All that pain and exposure would have led to a condition called hypovolemic shock, based on tests that pathologist Frederick Zugibe conducted on student volunteers under closely monitored lab conditions. Blood pressure would drop, leading to irreversible organ damage, heart stoppage and death. Piercing Jesus' side would release the pooled blood and fluid, just as described in the Gospels.

The University of Texas' White said he considered the nailing of the feet to be the "crucial issue" for victims of the cross.

"That's the point of no return," he said. "It's not what kills him, but that's the death blow. ... Even assuming the person could have lived when you took him down from the cross, he never would have walked again."

Is this latest scenario for the crucifixion the scientific equivalent of the gospel truth? "At the present, I think we know what we can know," White said. But neither he nor Reed were willing to rule out the possibility that future finds might put a new perspective on the old texts.

"It's never finished," Reed said. "It's always open."

Onward to the Grail
For now, National Geographic's documentary team is moving on to other, less gruesome biblical themes — including the mystery at the heart of "The Da Vinci Code," the nature of the Holy Grail.

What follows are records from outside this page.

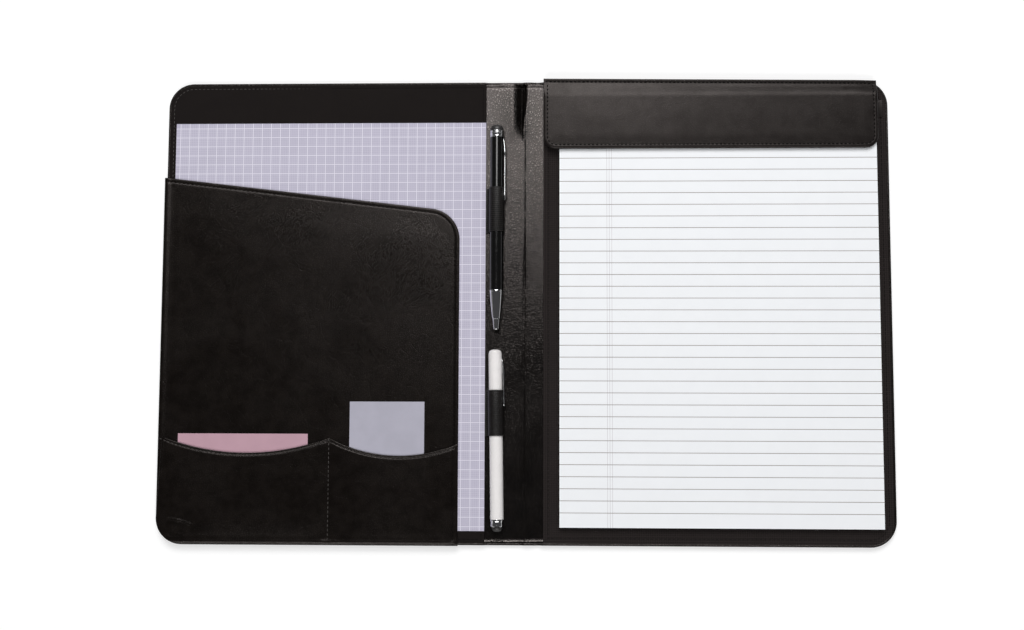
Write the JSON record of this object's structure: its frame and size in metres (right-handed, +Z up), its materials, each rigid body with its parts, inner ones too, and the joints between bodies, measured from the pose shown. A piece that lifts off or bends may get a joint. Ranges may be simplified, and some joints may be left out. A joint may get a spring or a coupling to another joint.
{
  "type": "padfolio",
  "caption": "Open folding document and writing-pad holder with pockets, a pad under a flap, and pens in elastic loops.",
  "frame": {"origin": "middle of the open footprint, on the table, with the page head towards +Y", "axes": "+X across the two covers from left to right, +Y up the page, +Z up from the table"},
  "size_m": [0.4984, 0.3186, 0.0132],
  "materials": {
    "cover_leather": "black grained leather-look",
    "inner_leather": "black grained leather-look with a soft sheen",
    "pocket_leather": "black smooth leather-look",
    "flap_leather": "black padded leather-look",
    "padding": "thin foam",
    "greyboard": "uncoated grey paperboard",
    "lining_fabric": "fine black weave",
    "elastic": "ribbed black woven elastic",
    "pad_paper": "white ruled paper",
    "binding_tape": "cloth tape",
    "squared_paper": "lilac-grey squared paper",
    "pink_card": "uncoated pink card",
    "grey_card": "uncoated grey card",
    "black_lacquer": "gloss",
    "white_lacquer": "gloss",
    "chrome": "polished",
    "dark_chrome": "polished",
    "inner_plastic": "moulded"
  },
  "bodies": {
    "right_cover": {"right_outer_skin": "cover_leather", "right_foam": "padding", "right_board": "greyboard", "right_lining": "lining_fabric", "flap_root": "flap_leather", "pad_strap": "inner_leather"},
    "spine": {"spine_outer_skin": "cover_leather", "spine_stiffener": "greyboard", "spine_inner_skin": "inner_leather"},
    "left_cover": {"left_outer_skin": "cover_leather", "left_foam": "padding", "left_board": "greyboard", "left_lining": "lining_fabric", "pen_strip": "inner_leather", "document_pocket": "pocket_leather", "card_pocket": "pocket_leather", "upper_pen_loop": "elastic", "lower_pen_loop": "elastic"},
    "flap": {"flap_skin": "flap_leather", "flap_board": "greyboard", "flap_backing": "lining_fabric"},
    "pad": {"pad_backing_card": "greyboard", "pad_sheets": "pad_paper", "pad_binding_tape": "binding_tape"},
    "grid_sheet": {"grid_sheet": "squared_paper"},
    "pink_card": {"pink_card": "pink_card"},
    "grey_card": {"grey_card": "grey_card"},
    "black_pen": {"black_pen_crown": "black_lacquer", "black_pen_top_ring": "chrome", "black_pen_upper_barrel": "black_lacquer", "black_pen_clip": "dark_chrome", "black_pen_twist_sleeve": "inner_plastic"},
    "black_pen_lower": {"black_pen_lower_barrel": "black_lacquer", "black_pen_nose": "chrome"},
    "black_pen_refill": {"black_pen_refill_tube": "inner_plastic", "black_pen_refill_point": "chrome"},
    "white_pen": {"white_pen_crown": "chrome", "white_pen_cap": "white_lacquer", "white_pen_clip": "dark_chrome"},
    "white_pen_barrel": {"white_pen_barrel": "white_lacquer", "white_pen_grip": "inner_plastic", "white_pen_point": "chrome", "white_pen_refill": "inner_plastic", "white_pen_end_ring": "chrome", "white_pen_end_plug": "black_lacquer"}
  },
  "joints": [
    {"name": "spine_fold", "type": "hinge", "parent": "right_cover", "child": "spine", "pos_m": [0.01175, 0, 0.0007], "axis": [0, 1, 0], "range_deg": [0, 90]},
    {"name": "cover_fold", "type": "hinge", "parent": "spine", "child": "left_cover", "pos_m": [-0.01025, 0, 0.0007], "axis": [0, 1, 0], "range_deg": [0, 90]},
    {"name": "flap_fold", "type": "hinge", "parent": "right_cover", "child": "flap", "pos_m": [0.1274, 0.1495, 0.0101], "axis": [1, 0, 0], "range_deg": [-160, 0]},
    {"name": "pad_slide", "type": "slide", "parent": "right_cover", "child": "pad", "axis": [0, 1, 0], "range_m": [-0.3, 0]},
    {"name": "sheet_slide", "type": "slide", "parent": "left_cover", "child": "grid_sheet", "axis": [0, -1, 0], "range_m": [-0.28, 0]},
    {"name": "pink_card_slide", "type": "slide", "parent": "left_cover", "child": "pink_card", "axis": [0, -1, 0], "range_m": [-0.05, 0]},
    {"name": "grey_card_slide", "type": "slide", "parent": "left_cover", "child": "grey_card", "axis": [0, -1, 0], "range_m": [-0.066, 0]},
    {"name": "black_pen_slide", "type": "slide", "parent": "left_cover", "child": "black_pen", "axis": [0, -1, 0], "range_m": [-0.105, 0]},
    {"name": "black_pen_twist", "type": "hinge", "parent": "black_pen", "child": "black_pen_lower", "pos_m": [-0.0184, 0.06865, 0.0077], "axis": [0, -1, 0], "range_deg": [0, 180]},
    {"name": "black_refill_slide", "type": "slide", "parent": "black_pen", "child": "black_pen_refill", "axis": [0, -1, 0], "range_m": [0, 0.005]},
    {"name": "white_pen_slide", "type": "slide", "parent": "left_cover", "child": "white_pen", "axis": [0.0148, -0.9999, 0], "range_m": [-0.012, 0]},
    {"name": "white_pen_uncap", "type": "slide", "parent": "white_pen", "child": "white_pen_barrel", "axis": [-0.0148, 0.9999, 0], "range_m": [-0.07, 0]}
  ],
  "couplings": [
    {"joint": "black_refill_slide", "follows": "black_pen_twist", "m_per_rad": 0.00159}
  ]
}
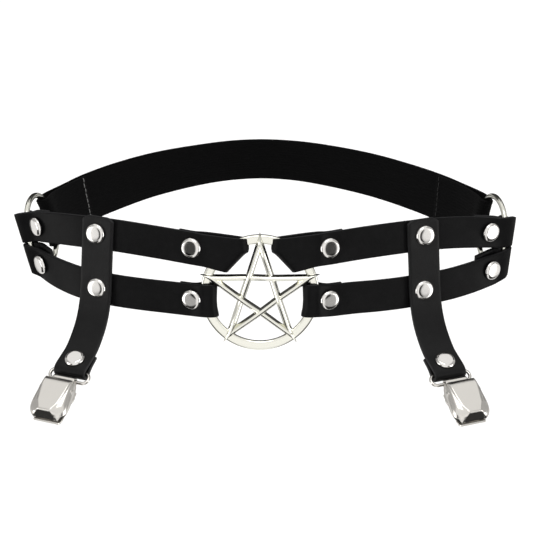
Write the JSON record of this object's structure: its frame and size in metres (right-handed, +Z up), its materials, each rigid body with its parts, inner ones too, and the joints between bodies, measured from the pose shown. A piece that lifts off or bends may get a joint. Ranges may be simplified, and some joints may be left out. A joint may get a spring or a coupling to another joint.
{
  "type": "thigh harness",
  "caption": "Worn thigh loop of riveted leather straps on a front ring with an interlaced star, side rings, an elastic back and hanging garter straps with spring clips.",
  "frame": {"origin": "middle of the loop that goes round the thigh, at the mid height of the elastic", "axes": "+X across the loop to the right as seen from the front, +Y towards the back of the thigh, +Z up along the thigh; the star ring is at the front, on the -Y side"},
  "size_m": [0.1958, 0.1684, 0.0704],
  "materials": {
    "strap_leather": "satin, fine grain",
    "elastic": "matte, fine rib",
    "ring_metal": "polished",
    "rivet_metal": "polished",
    "clip_metal": "polished"
  },
  "bodies": {
    "harness": {"upper_strap_left": "strap_leather", "lower_strap_left": "strap_leather", "upper_strap_right": "strap_leather", "lower_strap_right": "strap_leather", "garter_strap_left": "strap_leather", "garter_strap_right": "strap_leather", "elastic_band": "elastic", "star_ring": "ring_metal", "side_ring_left": "ring_metal", "side_ring_right": "ring_metal", "rivet_upper_left_ring": "rivet_metal", "rivet_upper_left_side": "rivet_metal", "rivet_upper_left_post": "rivet_metal", "rivet_lower_left_ring": "rivet_metal", "rivet_lower_left_side": "rivet_metal", "rivet_lower_left_post": "rivet_metal", "rivet_upper_right_ring": "rivet_metal", "rivet_upper_right_side": "rivet_metal", "rivet_upper_right_post": "rivet_metal", "rivet_lower_right_ring": "rivet_metal", "rivet_lower_right_side": "rivet_metal", "rivet_lower_right_post": "rivet_metal", "rivet_garter_left": "rivet_metal", "rivet_garter_right": "rivet_metal", "clip_frame_left": "clip_metal", "clip_wire_left": "clip_metal", "clip_frame_right": "clip_metal", "clip_wire_right": "clip_metal"},
    "left_lever": {"clip_lever_left": "clip_metal"},
    "right_lever": {"clip_lever_right": "clip_metal"}
  },
  "joints": [
    {"name": "left_clip_hinge", "type": "hinge", "parent": "harness", "child": "left_lever", "pos_m": [-0.07594, -0.08343, -0.04038], "axis": [-0.9136, 0.4067, 0], "range_deg": [0, 38]},
    {"name": "right_clip_hinge", "type": "hinge", "parent": "harness", "child": "right_lever", "pos_m": [0.07509, -0.0822, -0.04188], "axis": [-0.9205, -0.3907, 0], "range_deg": [0, 38]}
  ]
}
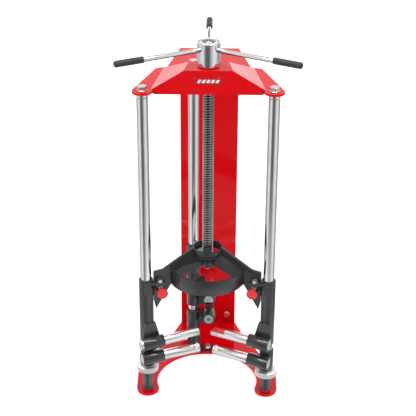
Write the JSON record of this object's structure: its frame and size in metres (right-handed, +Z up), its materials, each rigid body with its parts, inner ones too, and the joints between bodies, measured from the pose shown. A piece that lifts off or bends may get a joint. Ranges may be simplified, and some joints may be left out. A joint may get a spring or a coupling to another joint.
{
  "type": "strut spring compressor",
  "caption": "Floor-standing strut coil-spring compressor: a lead screw in a red head draws black arm carriers along chrome posts.",
  "frame": {"origin": "on the floor, in the middle of the footprint; the lead screw's axis is 108 mm in front of it", "axes": "+X to the right seen from the front, +Y from the lead screw to the column at the back, +Z up along the lead screw"},
  "size_m": [0.4592, 0.4899, 1.0205],
  "materials": {
    "red_paint": "gloss",
    "badge": "gloss",
    "chrome": "polished",
    "zinc": "bright zinc",
    "screw_steel": "oiled",
    "black_coat": "satin powder coat",
    "black_oxide": "black oxide",
    "nylon": "moulded",
    "bronze": "machined",
    "grip_rubber": "textured",
    "knob_plastic": "semi-gloss"
  },
  "bodies": {
    "frame": {"base_plate": "red_paint", "column": "red_paint", "column_bolts": "zinc", "head_plate": "red_paint", "head_roof": "red_paint", "name_badge": "badge", "post_left": "chrome", "post_right": "chrome", "post_rear": "chrome", "post_spacers": "chrome", "post_washers": "zinc", "post_bolts": "zinc", "foot_screws": "black_oxide", "stand_tube": "black_coat", "stand_bolt": "zinc", "bearing_housing": "screw_steel", "bearing_race_top": "screw_steel", "bearing_balls": "chrome", "hub_washer": "bronze"},
    "spindle": {"lead_screw": "screw_steel", "hub": "chrome", "handle_rods": "chrome", "handle_grips": "grip_rubber", "hub_set_screw": "black_oxide", "bearing_race_bottom": "screw_steel", "shaft_nut": "black_oxide", "screw_end_washer": "black_oxide", "screw_end_bolt": "zinc"},
    "carriage": {"spider_frame": "black_coat", "drive_nut": "bronze", "nut_lock_screws": "black_oxide", "upper_sleeve_left": "black_coat", "upper_sleeve_right": "black_coat", "upper_sleeve_rear": "black_coat", "upper_bushes": "nylon", "spider_bolts": "zinc", "spider_nuts": "zinc", "plunger_barrels": "black_oxide", "upper_rod_screws": "black_oxide"},
    "plunger_left": {"plunger_pin_left": "zinc", "knob_left": "knob_plastic"},
    "plunger_right": {"plunger_pin_right": "zinc", "knob_right": "knob_plastic"},
    "upper_arm_rod_left": {"upper_rod_left": "chrome"},
    "upper_arm_rod_right": {"upper_rod_right": "chrome"},
    "upper_arm_rod_rear": {"upper_rod_rear": "chrome"},
    "height_left": {"washer_left": "zinc"},
    "height_right": {"washer_right": "zinc"},
    "height_collar_left": {"collar_left": "zinc"},
    "height_collar_right": {"collar_right": "zinc"},
    "lower_arm_left": {"lower_sleeve_left": "black_coat", "lower_screw_left": "black_oxide"},
    "lower_arm_right": {"lower_sleeve_right": "black_coat", "lower_screw_right": "black_oxide"},
    "lower_arm_rear": {"lower_sleeve_rear": "black_coat", "lower_screw_rear": "black_oxide"},
    "lower_arm_rod_left": {"lower_rod_left": "chrome"},
    "lower_arm_rod_right": {"lower_rod_right": "chrome"},
    "lower_arm_rod_rear": {"lower_rod_rear": "chrome"}
  },
  "joints": [
    {"name": "spider_slide", "type": "slide", "parent": "frame", "child": "carriage", "axis": [0, 0, 1], "range_m": [0, 0.42]},
    {"name": "screw_turn", "type": "hinge", "parent": "frame", "child": "spindle", "pos_m": [0, -0.108, 0.95], "axis": [0, 0, 1], "range_deg": [-21601, 1]},
    {"name": "plunger_pull_left", "type": "slide", "parent": "carriage", "child": "plunger_left", "axis": [0.2575, -0.9663, 0], "range_m": [0, 0.008], "stiffness_N_per_m": 400, "springref_m": -0.004},
    {"name": "plunger_pull_right", "type": "slide", "parent": "carriage", "child": "plunger_right", "axis": [-0.2575, -0.9663, 0], "range_m": [0, 0.008], "stiffness_N_per_m": 400, "springref_m": -0.004},
    {"name": "upper_rod_slide_left", "type": "slide", "parent": "carriage", "child": "upper_arm_rod_left", "axis": [-0.9019, -0.4319, 0], "range_m": [0, 0.1]},
    {"name": "upper_rod_slide_right", "type": "slide", "parent": "carriage", "child": "upper_arm_rod_right", "axis": [0.9019, -0.4319, 0], "range_m": [0, 0.1]},
    {"name": "upper_rod_slide_rear", "type": "slide", "parent": "carriage", "child": "upper_arm_rod_rear", "axis": [0, -1, 0], "range_m": [0, 0.11]},
    {"name": "height_slide_left", "type": "slide", "parent": "frame", "child": "height_left", "axis": [0, 0, 1], "range_m": [-0.0525, 0.005]},
    {"name": "collar_turn_left", "type": "hinge", "parent": "height_left", "child": "height_collar_left", "pos_m": [-0.167, -0.1525, 0.08], "axis": [0, 0, 1], "range_deg": [-5401, 516]},
    {"name": "lower_swing_left", "type": "hinge", "parent": "height_left", "child": "lower_arm_left", "pos_m": [-0.167, -0.1525, 0.12], "axis": [0, 0, 1], "range_deg": [-40, 40]},
    {"name": "lower_rod_slide_left", "type": "slide", "parent": "lower_arm_left", "child": "lower_arm_rod_left", "axis": [-0.9233, -0.3841, 0], "range_m": [0, 0.1]},
    {"name": "height_slide_right", "type": "slide", "parent": "frame", "child": "height_right", "axis": [0, 0, 1], "range_m": [-0.042, 0.0175]},
    {"name": "collar_turn_right", "type": "hinge", "parent": "height_right", "child": "height_collar_right", "pos_m": [0.167, -0.1525, 0.066], "axis": [0, 0, 1], "range_deg": [-4321, 1801]},
    {"name": "lower_swing_right", "type": "hinge", "parent": "height_right", "child": "lower_arm_right", "pos_m": [0.167, -0.1525, 0.11], "axis": [0, 0, 1], "range_deg": [-40, 40]},
    {"name": "lower_rod_slide_right", "type": "slide", "parent": "lower_arm_right", "child": "lower_arm_rod_right", "axis": [0.9019, -0.4319, 0], "range_m": [0, 0.1]},
    {"name": "lower_swing_rear", "type": "hinge", "parent": "frame", "child": "lower_arm_rear", "pos_m": [-0.042, 0.059, 0.12], "axis": [0, 0, 1], "range_deg": [-25, 25]},
    {"name": "lower_rod_slide_rear", "type": "slide", "parent": "lower_arm_rear", "child": "lower_arm_rod_rear", "axis": [0, -1, 0], "range_m": [0, 0.11]}
  ],
  "couplings": [
    {"joint": "screw_turn", "follows": "spider_slide", "rad_per_m": -897.6},
    {"joint": "collar_turn_left", "follows": "height_slide_left", "rad_per_m": 1795.2},
    {"joint": "collar_turn_right", "follows": "height_slide_right", "rad_per_m": 1795.2}
  ]
}
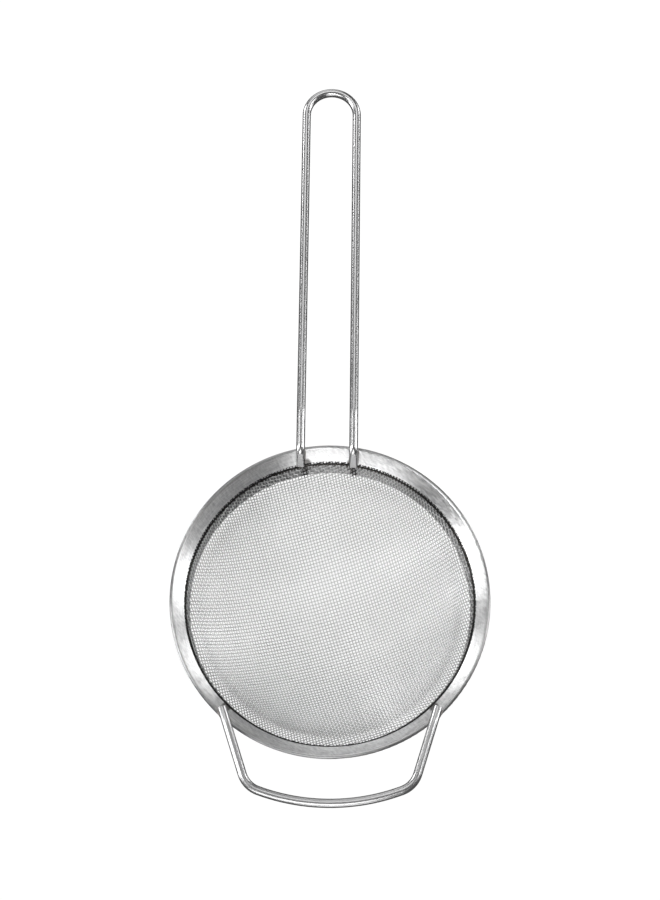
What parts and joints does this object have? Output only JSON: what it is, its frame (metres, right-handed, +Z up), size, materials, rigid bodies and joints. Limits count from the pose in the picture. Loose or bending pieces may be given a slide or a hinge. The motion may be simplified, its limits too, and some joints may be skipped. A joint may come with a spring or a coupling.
{
  "type": "tea strainer",
  "caption": "Round wire-cloth tea strainer with a folded steel rim, a long bent-wire handle and a short wire loop that rests on the cup's edge.",
  "frame": {"origin": "centre of the rim, level with its top edge", "axes": "+Z up out of the bowl, +Y along the handle, -Y to the rest loop"},
  "size_m": [0.09, 0.2169, 0.0334],
  "materials": {
    "band_steel": "satin",
    "cloth_steel": "satin",
    "wire_steel": "polished",
    "weld_steel": "satin"
  },
  "bodies": {
    "root": {"rim_band": "band_steel", "mesh_bowl": "cloth_steel", "handle": "wire_steel", "rest_loop": "wire_steel", "weld_handle_left": "weld_steel", "weld_handle_right": "weld_steel", "weld_rest_left": "weld_steel", "weld_rest_right": "weld_steel"}
  },
  "joints": []
}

Reed was reluctant to tip his hand, but he said he already has an idea on how to approach the subject.

"Rather than looking to the myths that have grown up around the Holy Grail, I just look to archaeology, and what would have been the most common cup used by Jews in the 1st century," he said. "I think I'll just leave it at that."

An earlier version of this story incorrectly stated that Reed's experiment was conducted near Jerusalem.